Currie spoke about Suzi Quatro singing on a song which she’d written about Quatro, and I recall seeing Quatro on her last but one tour, and thinking, ‘well, that was a lot of fun’, but realising as I walked out that, critically, if I had the chance, I wouldn’t want to see Suzi Q every week. That’s a big thing with me; if a touring band’s really enjoyable, I kinda fantasise about them playing locally on a regular basis. Not just following them around the country (as one record shop and label owner did when REM toured), but, as a local outfit you’d make the effort to see, rain or heatwave.

I could live with seeing Cherie Currie play around town more often.

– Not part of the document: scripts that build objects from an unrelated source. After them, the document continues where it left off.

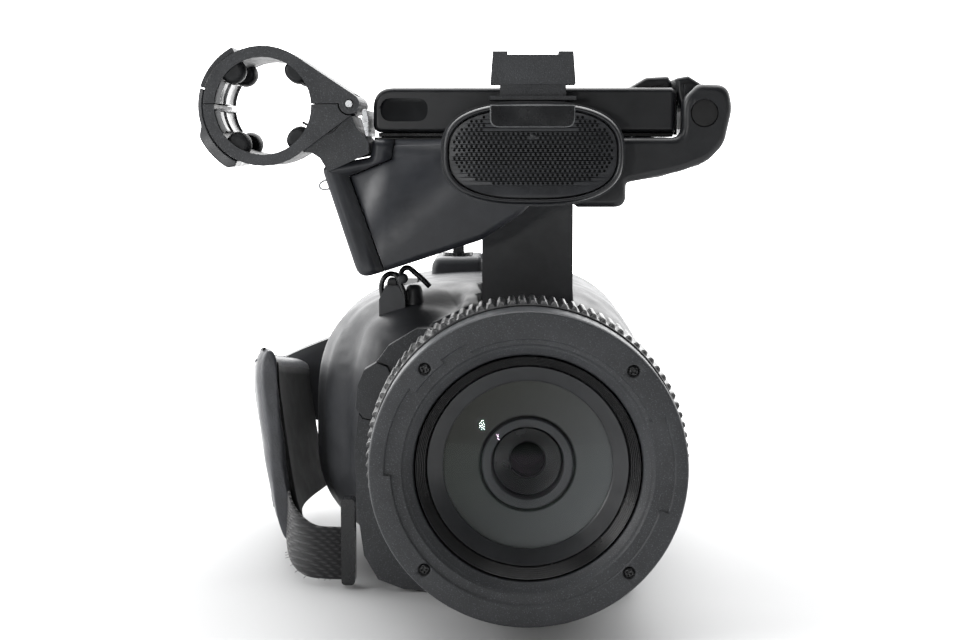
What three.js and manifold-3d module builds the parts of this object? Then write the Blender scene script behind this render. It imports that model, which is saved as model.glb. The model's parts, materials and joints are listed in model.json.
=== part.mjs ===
// A handheld professional camcorder as an assembly of separate pieces: body shells, a large zoom lens with
// three rings, a top handle that carries a microphone, an audio input box, a clamp for a second microphone
// and a folding screen, a hand strap on the grip side, a viewfinder and a battery.
// Frame: +X to the viewer's right when facing the lens, +Y towards the back of the camera (the lens looks
// along -Y), +Z up. The origin is the centre of the base plate's underside. Millimetres.
import * as THREE from "three";
import { mergeVertices } from "three/addons/utils/BufferGeometryUtils.js";
import Module from "manifold-3d";

const wasm = await Module();
wasm.setup();

// ---------------------------------------------------------------- driving dimensions
const GAP = 0.3; // clearance between pieces that touch
const WALL = 3; // shell thickness
const HALF = 300; // larger than the camera, for cutting it in two

// body
const BODY_FRONT = -80;
const BODY_BACK = 85;
const BODY_BOTTOM = 3.2;
const BODY_MIDDLE_Z = 50; // height where the sides are widest
const GRIP_LEFT = 78; // how far the grip reaches to -X
const BODY_RIGHT = 48;
const BODY_TOP = 108;
const BEZEL_THICKNESS = 7;
const REAR_COVER = 5; // thickness
const BEZEL_Y = BODY_FRONT - BEZEL_THICKNESS;

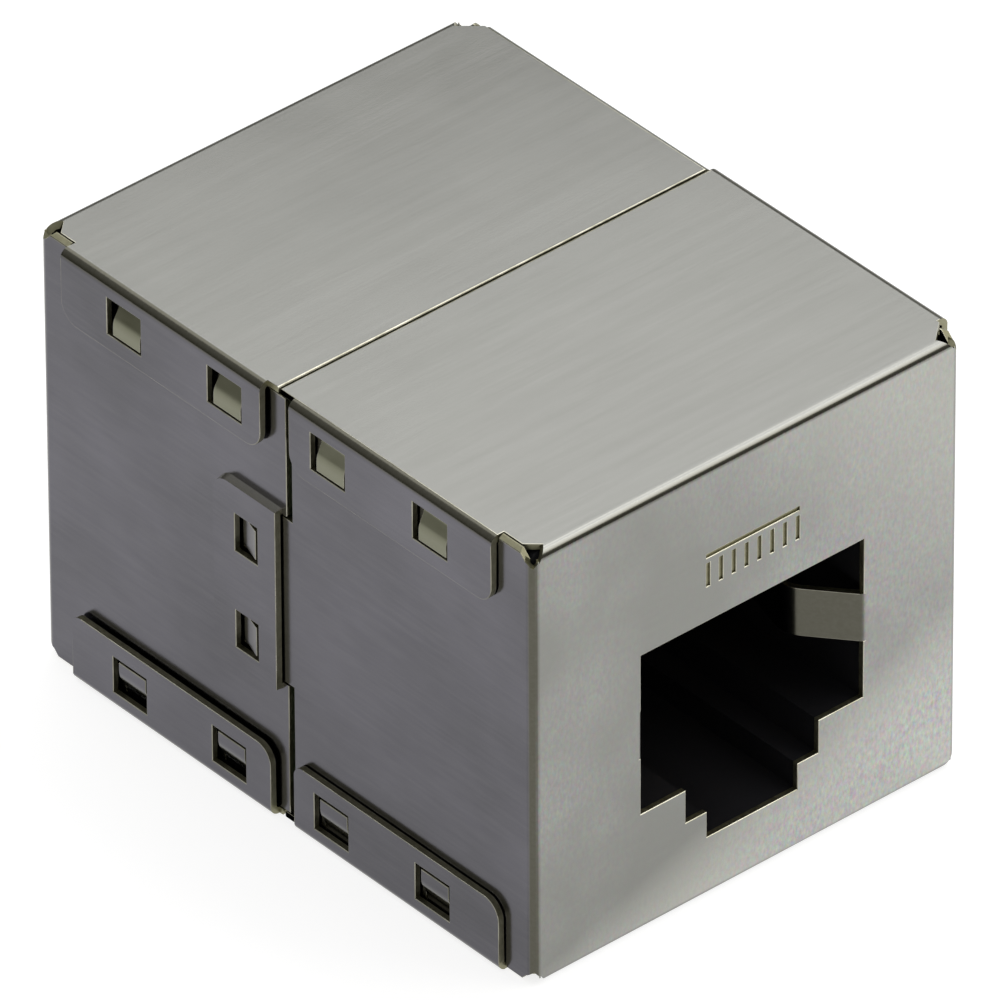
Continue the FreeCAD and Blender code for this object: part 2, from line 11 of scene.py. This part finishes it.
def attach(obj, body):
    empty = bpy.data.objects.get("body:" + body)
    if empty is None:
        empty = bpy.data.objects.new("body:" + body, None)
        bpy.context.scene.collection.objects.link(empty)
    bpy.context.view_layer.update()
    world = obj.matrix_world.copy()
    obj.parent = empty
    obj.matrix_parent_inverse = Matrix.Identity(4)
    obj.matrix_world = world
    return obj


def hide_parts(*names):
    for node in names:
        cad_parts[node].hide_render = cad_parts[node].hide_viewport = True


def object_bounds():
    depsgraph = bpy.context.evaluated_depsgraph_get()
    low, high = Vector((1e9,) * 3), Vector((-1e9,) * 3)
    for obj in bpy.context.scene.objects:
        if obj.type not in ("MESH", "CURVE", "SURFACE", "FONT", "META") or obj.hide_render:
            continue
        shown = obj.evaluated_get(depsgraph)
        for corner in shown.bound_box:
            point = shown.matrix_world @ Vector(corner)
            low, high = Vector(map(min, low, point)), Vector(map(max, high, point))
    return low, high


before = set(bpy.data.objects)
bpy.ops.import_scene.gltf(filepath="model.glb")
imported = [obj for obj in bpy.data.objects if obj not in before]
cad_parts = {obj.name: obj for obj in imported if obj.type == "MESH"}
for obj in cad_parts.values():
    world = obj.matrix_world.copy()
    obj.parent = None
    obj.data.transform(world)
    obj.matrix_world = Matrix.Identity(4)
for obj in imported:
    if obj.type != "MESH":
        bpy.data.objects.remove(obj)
cad_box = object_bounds()

MM = 0.001

# ---- the camera, measured from the middle of the body ----
camera_azimuth = -40.904       # degrees
camera_elevation = 36.089
camera_roll = -0.276
camera_distance = 870.05 * MM
camera_lens = 776.64           # on a 36 mm sensor
aim_right = 0.042 * MM         # from the body's middle to the middle of the view
aim_up = -0.186 * MM

# ---- the sheet and its edges ----
widest_cut = 0.33 * MM         # a cut face is no wider than this, on sheet of 0.3 mm
merge_distance = 0.001 * MM
flat_angle = math.radians(0.2)
smooth_angle = math.radians(28)
sharp_angle = math.radians(60)
seam_burr = 0.07 * MM          # how far the flaps' edges at the seam are broken
burr = 0.03 * MM               # how far the other cut edges are broken
burr_steps = 2
shortest_broken = 0.12 * MM    # shorter edges stay as they are
seam_reach = 0.45 * MM         # the flaps' seam lies this near the middle

# ---- the upper tabs' windows, with the walls' lances in them ----
half_length = 15.1 * MM        # from the seam to either face
inner_wall = 11.0 * MM         # the walls lie beyond this, from the middle
window_centres = (5.8 * MM, 12.0 * MM)    # from the nearer face
window_middle = 19.6 * MM      # above the floor
window_half_width = 1.04 * MM
window_half_height = 0.91 * MM

# ---- the floor and the lamps ----
floor_radius = 0.9             # metres, as the lamps' distances and sizes
floor_sides = 96
floor_albedo = 0.40
floor_glow = 0.80              # to the camera and in reflections
horizon_height = 0.05          # along the sky's ramp, 0 level and 1 straight up
overhead_height = 0.85
warm_white = (1.0, 0.98, 0.92)
cool_white = (0.90, 0.88, 1.0)
neutral_white = (1, 1, 1)
lamps = [                      # name, azimuth, elevation, distance, width, height, radiance, colour
    ("top_panel", 150, 55, 0.30, 0.28, 0.208, 1.42, neutral_white),
    ("rim_panel", 127, 9, 0.45, 0.20, 0.14, 0.6, neutral_white),
    ("ridge_panel", 88, 62, 0.40, 0.20, 0.24, 1.9, neutral_white),
    ("right_panel", 44, 46, 0.40, 0.20, 0.22, 2.0, warm_white),
    ("left_panel", -110, 30, 0.45, 0.24, 0.24, 0.2, cool_white),
]


# ---------------------------------------------------------------- nodes

class Shader:
    """A material's node tree, with a short way to add nodes and join them."""

    def __init__(self, name):
        self.material = bpy.data.materials.new(name)
        self.material.use_nodes = True
        self.tree = self.material.node_tree
        self.tree.nodes.clear()
        self.output = self.tree.nodes.new("ShaderNodeOutputMaterial")

    def node(self, kind, settings=None, **inputs):
        made = self.tree.nodes.new("ShaderNode" + kind)
        for key, value in (settings or {}).items():
            setattr(made, key, value)
        for key, value in inputs.items():
            self.feed(made.inputs[key.replace("_", " ")], value)
        return made

    def feed(self, socket, value):
        if isinstance(value, bpy.types.NodeSocket):
            self.tree.links.new(value, socket)
        else:
            socket.default_value = value

    def math(self, operation, first, second=0.0, clamp=False):
        made = self.node("Math", {"operation": operation, "use_clamp": clamp})
        self.feed(made.inputs[0], first)
        self.feed(made.inputs[1], second)
        return made.outputs[0]

    def remap(self, value, low, high, to_low=0.0, to_high=1.0):
        made = self.node("MapRange", {"clamp": True}, Value=value)
        ends = {"From Min": low, "From Max": high, "To Min": to_low, "To Max": to_high}
        for key, number in ends.items():
            made.inputs[key].default_value = number
        return made.outputs[0]

    def mix(self, factor, first, second):
        made = self.node("Mix", {"data_type": "RGBA"})
        self.feed(made.inputs[0], factor)
        self.feed(made.inputs[6], first)
        self.feed(made.inputs[7], second)
        return made.outputs[2]

    def place(self, scale):
        """The piece's own coordinates, scaled along each axis."""
        where = self.node("TexCoord").outputs["Object"]
        return self.node("Mapping", Vector=where, Scale=scale).outputs[0]

    def noise(self, scale, detail=2.0, roughness=0.5, stretch=(1, 1, 1)):
        return self.node("TexNoise", Vector=self.place(stretch), Scale=scale, Detail=detail,
                         Roughness=roughness).outputs["Fac"]

    def bump(self, height, strength, distance, normal=None):
        made = self.node("Bump", Height=height, Strength=strength, Distance=distance)
        if normal is not None:
            self.feed(made.inputs["Normal"], normal)
        return made.outputs[0]

    def finish(self, surface):
        self.tree.links.new(surface, self.output.inputs["Surface"])
        return self.material


def rgb(red, green, blue):
    return (red, green, blue, 1.0)


# ---------------------------------------------------------------- finishes

def fold_mask(s, sideways, endways, upwards):
    """Where folds get painted shade: all of a flap's side fold, and an end fold past its brightest
    part.
    """
    squarest = s.math("MAXIMUM", s.math("MAXIMUM", sideways, endways), upwards)
    round_folds = s.remap(squarest, 0.90, 0.997, 1.0, 0.0)
    side_folds = s.math("MULTIPLY", s.remap(sideways, 0.02, 0.17), s.remap(upwards, 0.2, 0.5))
    past_bright = s.remap(upwards, 0.62, 0.78, 1.0, 0.0)
    end_folds = s.math("MULTIPLY", past_bright, s.remap(endways, 0.2, 0.4))
    other_folds = s.remap(endways, 0.2, 0.4, 1.0, 0.0)
    shaded_folds = s.math("MULTIPLY", round_folds, s.math("MAXIMUM", end_folds, other_folds))
    return s.math("MAXIMUM", shaded_folds, side_folds)


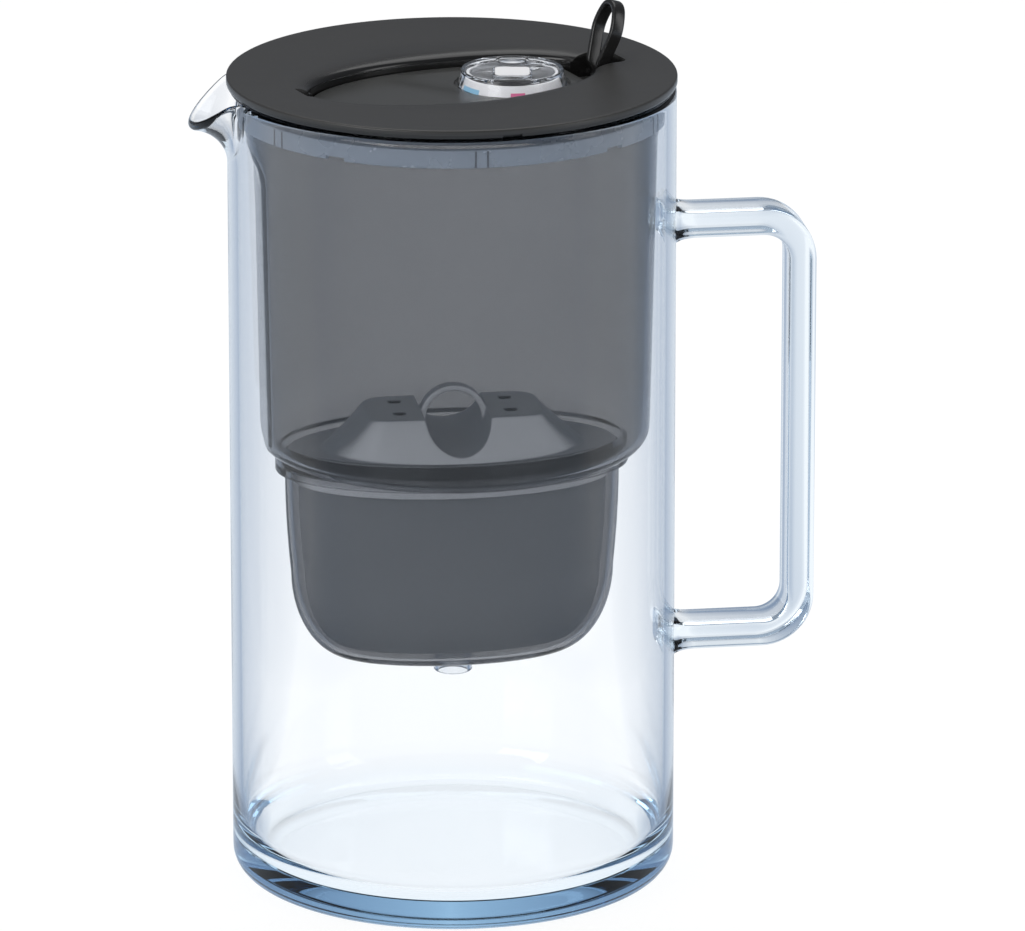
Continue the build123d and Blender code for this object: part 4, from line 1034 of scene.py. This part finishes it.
class PITCHER_OT_collar(Operator):
    """Fits the translucent band with its notches and pairs of ribs, and the drip nozzle"""

    bl_idname = "pitcher.collar"
    bl_label = "Collar and nozzle"

    def execute(self, context):
        low, high = COLLAR_LOW.z, COLLAR_HIGH.z
        hopper = context.scene.pitcher_hopper
        inner = hopper.top_radius + COLLAR_FIT
        outer = inner + COLLAR_THICK
        half = NOTCH_HALF / outer
        directions = full_turn(240)
        for notch in NOTCHES:
            for edge, slope in ((notch - half, -1), (notch + half, 1)):
                directions += [edge % math.tau, (edge + slope * NOTCH_EDGE) % math.tau]
        directions = sorted(directions)
        corner = 0.3 * MM
        section = rounded_path([(inner, low), (outer, low, corner), (outer, high, corner), (inner, high)], 3)
        rings = []
        for r, z in section:
            ring = []
            for d in directions:
                off = min(abs(math.remainder(d - notch, math.tau)) for notch in NOTCHES)
                ring.append(polar(r, d, max(z, low + NOTCH_TALL) if off < half + NOTCH_EDGE / 4 else z))
            rings.append(ring)
        band = skin("hopper_collar_band", rings)
        silicone = milky_silicone()
        hand_over(band, "hopper", silicone, "clear_silicone", "hopper_collar", sharp=math.radians(40))
        ribs = new_object("hopper_collar_ribs", bpy.data.meshes.new("ribs"))
        shade = moulded("rib_shadow", (0.05, 0.055, 0.07), 0.4)
        rib_pattern(ribs, shade, outer - 0.15 * MM, low + 0.1 * MM, high - low - 0.4 * MM)
        settle_modifiers(ribs)
        hand_over(ribs, "hopper", shade, "clear_silicone", sharp=math.radians(60))
        pipe_r = NOZZLE_HIGH.x - NOZZLE_FLANGE - 0.1 * MM
        floor = CUP_LOW.z - hopper.pocket_foot
        nozzle = turned("drip_nozzle_tube", rounded_path([
            (NOZZLE_BORE, NOZZLE_LOW.z), (pipe_r, NOZZLE_LOW.z, 0.8 * MM), (pipe_r, floor, 0.1 * MM),
            (NOZZLE_HIGH.x, floor, 0.2 * MM), (NOZZLE_HIGH.x, NOZZLE_HIGH.z, 0.5 * MM),
            (NOZZLE_BORE, NOZZLE_HIGH.z)], 4), 96)
        plastic = clear_plastic("nozzle_plastic", (0.86, 0.88, 0.90))
        hand_over(nozzle, "hopper", plastic, "clear_plastic", "drip_nozzle")
        return {"FINISHED"}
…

Expectation has a lot to answer for: while I know a few people had a milder but similar reaction to The Barman, the vast majority of the crowd had a damn good time, mostly remarkably sober (why mention this? Well, if you lived in Adelaide, would you want to be sober?).

I’m sure many of them, including me, made up for that when we got home, put their new Cherie CDs on and fell asleep drunk, to wake with a start at 5.30 to realise they’ve had two hours sleep and have to get up to go to work for that important contract meeting at 9am.